This whole evolution looks more and more like expert systems from 1980s where people kept adding more and more complexity to "solve" a specific problem. For RL, we started with simple DQN that was elegant but now the new algorithms looks like a massive hodge podge of band aids. NGU, as it is, extraordinarily complex and looks adhoc mix of various patches. Now on the top of NGU, we are also throwing in meta-controller and even bandits among other things to complete the proverbial kitchen sink. Sure, we get to call victory on Atari but this is far and away from elegant and beautiful. It would be surprising if this victory generalizes to other problems where folks have built different "expert systems" specific to those problems. So all this feels a lot like Watson winning jeopardy moment to me...

PS: Kudos to DeepMind for pushing for median or even betten bottom percentile instead of simplistic average metric which also hides variance.

A lot of techniques had to be thrown together to make this work, and in that sense it reminds me of rainbow DQN since they've thrown together a bunch of things to solve the problem.

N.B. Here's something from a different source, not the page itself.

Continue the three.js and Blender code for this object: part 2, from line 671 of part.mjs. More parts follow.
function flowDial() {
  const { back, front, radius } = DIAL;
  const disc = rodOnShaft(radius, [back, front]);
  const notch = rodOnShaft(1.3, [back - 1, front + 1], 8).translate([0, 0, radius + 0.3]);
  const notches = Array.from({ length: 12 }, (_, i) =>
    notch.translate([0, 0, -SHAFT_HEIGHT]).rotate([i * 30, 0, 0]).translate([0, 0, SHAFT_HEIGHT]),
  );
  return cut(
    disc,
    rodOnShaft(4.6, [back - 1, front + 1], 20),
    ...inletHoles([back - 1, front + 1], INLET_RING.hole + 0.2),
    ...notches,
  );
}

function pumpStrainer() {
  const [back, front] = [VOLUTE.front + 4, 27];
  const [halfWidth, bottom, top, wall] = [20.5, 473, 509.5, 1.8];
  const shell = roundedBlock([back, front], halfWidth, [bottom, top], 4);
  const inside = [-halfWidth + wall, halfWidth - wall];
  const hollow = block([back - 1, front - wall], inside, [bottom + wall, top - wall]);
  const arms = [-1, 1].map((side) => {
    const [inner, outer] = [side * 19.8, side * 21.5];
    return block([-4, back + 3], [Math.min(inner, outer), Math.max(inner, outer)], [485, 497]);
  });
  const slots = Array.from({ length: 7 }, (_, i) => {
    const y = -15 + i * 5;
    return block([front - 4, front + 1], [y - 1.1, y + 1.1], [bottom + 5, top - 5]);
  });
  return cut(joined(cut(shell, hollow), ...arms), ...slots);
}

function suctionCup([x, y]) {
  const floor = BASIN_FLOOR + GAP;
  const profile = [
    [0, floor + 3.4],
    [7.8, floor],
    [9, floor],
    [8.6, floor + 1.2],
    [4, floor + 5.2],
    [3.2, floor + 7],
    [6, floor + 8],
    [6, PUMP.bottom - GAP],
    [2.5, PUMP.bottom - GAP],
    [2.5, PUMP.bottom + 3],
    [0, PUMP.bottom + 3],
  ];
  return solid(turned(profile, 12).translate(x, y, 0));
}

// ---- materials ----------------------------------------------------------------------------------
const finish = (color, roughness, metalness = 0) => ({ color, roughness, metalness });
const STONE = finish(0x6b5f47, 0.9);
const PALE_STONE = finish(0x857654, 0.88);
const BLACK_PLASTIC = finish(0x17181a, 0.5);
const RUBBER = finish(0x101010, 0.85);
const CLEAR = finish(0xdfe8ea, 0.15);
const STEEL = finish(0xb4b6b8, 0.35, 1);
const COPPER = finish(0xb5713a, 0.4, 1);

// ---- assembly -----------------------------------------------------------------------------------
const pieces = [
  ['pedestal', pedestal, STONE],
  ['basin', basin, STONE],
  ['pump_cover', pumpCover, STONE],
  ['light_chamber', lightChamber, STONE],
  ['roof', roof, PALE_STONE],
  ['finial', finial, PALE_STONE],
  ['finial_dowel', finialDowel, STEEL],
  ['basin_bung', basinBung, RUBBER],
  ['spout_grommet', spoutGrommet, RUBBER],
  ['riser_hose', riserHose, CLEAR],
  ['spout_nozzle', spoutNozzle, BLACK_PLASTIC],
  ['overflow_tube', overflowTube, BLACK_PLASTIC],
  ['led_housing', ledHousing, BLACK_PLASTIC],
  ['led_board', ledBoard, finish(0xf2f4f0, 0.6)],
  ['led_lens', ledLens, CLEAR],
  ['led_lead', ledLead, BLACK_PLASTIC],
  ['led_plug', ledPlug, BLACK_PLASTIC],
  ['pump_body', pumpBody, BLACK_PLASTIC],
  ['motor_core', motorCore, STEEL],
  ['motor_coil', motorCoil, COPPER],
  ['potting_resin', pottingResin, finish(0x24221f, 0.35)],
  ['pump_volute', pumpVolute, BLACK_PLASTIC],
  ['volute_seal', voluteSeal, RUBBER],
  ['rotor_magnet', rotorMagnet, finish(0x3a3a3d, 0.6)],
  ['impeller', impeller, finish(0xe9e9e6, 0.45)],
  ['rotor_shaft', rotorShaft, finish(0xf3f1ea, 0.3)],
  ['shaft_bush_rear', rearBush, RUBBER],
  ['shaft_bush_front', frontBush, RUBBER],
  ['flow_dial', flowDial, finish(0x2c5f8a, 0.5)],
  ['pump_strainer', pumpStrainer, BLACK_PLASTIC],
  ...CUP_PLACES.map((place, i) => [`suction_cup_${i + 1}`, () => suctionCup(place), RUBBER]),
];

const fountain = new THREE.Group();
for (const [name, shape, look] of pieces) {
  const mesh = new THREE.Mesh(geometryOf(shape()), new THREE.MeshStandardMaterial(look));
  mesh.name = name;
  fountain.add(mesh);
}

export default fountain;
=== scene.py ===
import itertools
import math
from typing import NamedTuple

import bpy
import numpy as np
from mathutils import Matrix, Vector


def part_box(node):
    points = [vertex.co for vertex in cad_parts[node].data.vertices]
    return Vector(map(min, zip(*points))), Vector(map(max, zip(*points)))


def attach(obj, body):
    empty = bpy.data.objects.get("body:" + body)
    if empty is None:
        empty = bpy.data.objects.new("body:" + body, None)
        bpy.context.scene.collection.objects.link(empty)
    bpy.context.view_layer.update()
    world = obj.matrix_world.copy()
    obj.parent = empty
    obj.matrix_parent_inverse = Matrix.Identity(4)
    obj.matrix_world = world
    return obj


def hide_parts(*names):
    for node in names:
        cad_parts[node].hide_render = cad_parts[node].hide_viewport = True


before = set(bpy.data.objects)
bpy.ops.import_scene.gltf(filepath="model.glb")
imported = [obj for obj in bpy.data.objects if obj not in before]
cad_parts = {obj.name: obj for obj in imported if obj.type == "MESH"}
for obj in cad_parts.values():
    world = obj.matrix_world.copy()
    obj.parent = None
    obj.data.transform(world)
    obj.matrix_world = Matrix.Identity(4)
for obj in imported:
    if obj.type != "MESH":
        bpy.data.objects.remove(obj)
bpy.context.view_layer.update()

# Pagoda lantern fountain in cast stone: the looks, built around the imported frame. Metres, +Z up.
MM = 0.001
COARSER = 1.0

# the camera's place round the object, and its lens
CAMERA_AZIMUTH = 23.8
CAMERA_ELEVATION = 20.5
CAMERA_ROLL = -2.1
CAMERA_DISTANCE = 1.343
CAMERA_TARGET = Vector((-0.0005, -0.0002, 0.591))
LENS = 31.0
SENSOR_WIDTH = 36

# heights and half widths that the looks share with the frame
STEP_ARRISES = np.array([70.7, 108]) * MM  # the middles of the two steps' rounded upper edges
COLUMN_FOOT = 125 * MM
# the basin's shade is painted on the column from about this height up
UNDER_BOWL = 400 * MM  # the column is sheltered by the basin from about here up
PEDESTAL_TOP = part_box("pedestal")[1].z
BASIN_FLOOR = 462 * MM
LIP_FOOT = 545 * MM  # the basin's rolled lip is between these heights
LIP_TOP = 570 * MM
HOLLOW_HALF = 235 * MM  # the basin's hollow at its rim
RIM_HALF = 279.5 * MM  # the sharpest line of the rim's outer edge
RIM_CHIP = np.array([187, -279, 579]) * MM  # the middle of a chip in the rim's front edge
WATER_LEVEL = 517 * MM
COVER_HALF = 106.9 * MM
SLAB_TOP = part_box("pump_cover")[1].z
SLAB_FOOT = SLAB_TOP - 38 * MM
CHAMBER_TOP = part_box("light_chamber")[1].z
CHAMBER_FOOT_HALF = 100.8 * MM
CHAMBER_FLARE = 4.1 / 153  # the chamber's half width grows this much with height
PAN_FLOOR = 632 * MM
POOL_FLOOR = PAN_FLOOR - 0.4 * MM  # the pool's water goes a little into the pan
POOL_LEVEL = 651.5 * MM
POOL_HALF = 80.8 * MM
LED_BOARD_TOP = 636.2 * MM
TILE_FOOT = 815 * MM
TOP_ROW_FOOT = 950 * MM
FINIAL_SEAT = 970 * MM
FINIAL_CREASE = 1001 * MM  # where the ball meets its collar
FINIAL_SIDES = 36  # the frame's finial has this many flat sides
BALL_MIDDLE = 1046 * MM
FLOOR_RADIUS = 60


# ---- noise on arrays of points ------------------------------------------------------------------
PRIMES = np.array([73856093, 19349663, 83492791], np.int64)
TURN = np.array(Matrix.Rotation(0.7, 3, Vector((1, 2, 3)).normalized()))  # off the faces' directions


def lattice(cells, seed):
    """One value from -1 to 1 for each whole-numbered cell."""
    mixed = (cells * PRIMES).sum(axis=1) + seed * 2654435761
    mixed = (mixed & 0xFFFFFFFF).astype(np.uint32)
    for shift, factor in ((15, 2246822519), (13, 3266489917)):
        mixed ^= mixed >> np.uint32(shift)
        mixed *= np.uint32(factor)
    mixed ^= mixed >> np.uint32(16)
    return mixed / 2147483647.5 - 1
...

However, a quick glance at the tables in appendix H.4 of the paper makes it hard to tell if this is really much of an improvement over the other atari agents Deepmind has put together.

[-]Pattern6y30

1. Meta: Why does this have the coronavirus marker?[1] (I could understand if there was a comment or the OP said "and this can help with developing a vaccine by ...," but that doesn't seem to be the case.)

2. Specific: It would be interesting to see a comparison of different approaches all compared to each other, in therms of compute, cost, performance, etc., so it's clear when "a better algorithm has been found" versus "more compute was used".[2] I guess I'm interested in some basic credit assignment w.r.t. these different "AI" approaches.

[1] Any tips on how to add 'crossed out' to this part of the text if that changes, would be appreciated.

[2] If an algorithm doesn't work as well, stopping after a certain point makes sense - but it's nice to know if a later work does better, or is just 'more compute'.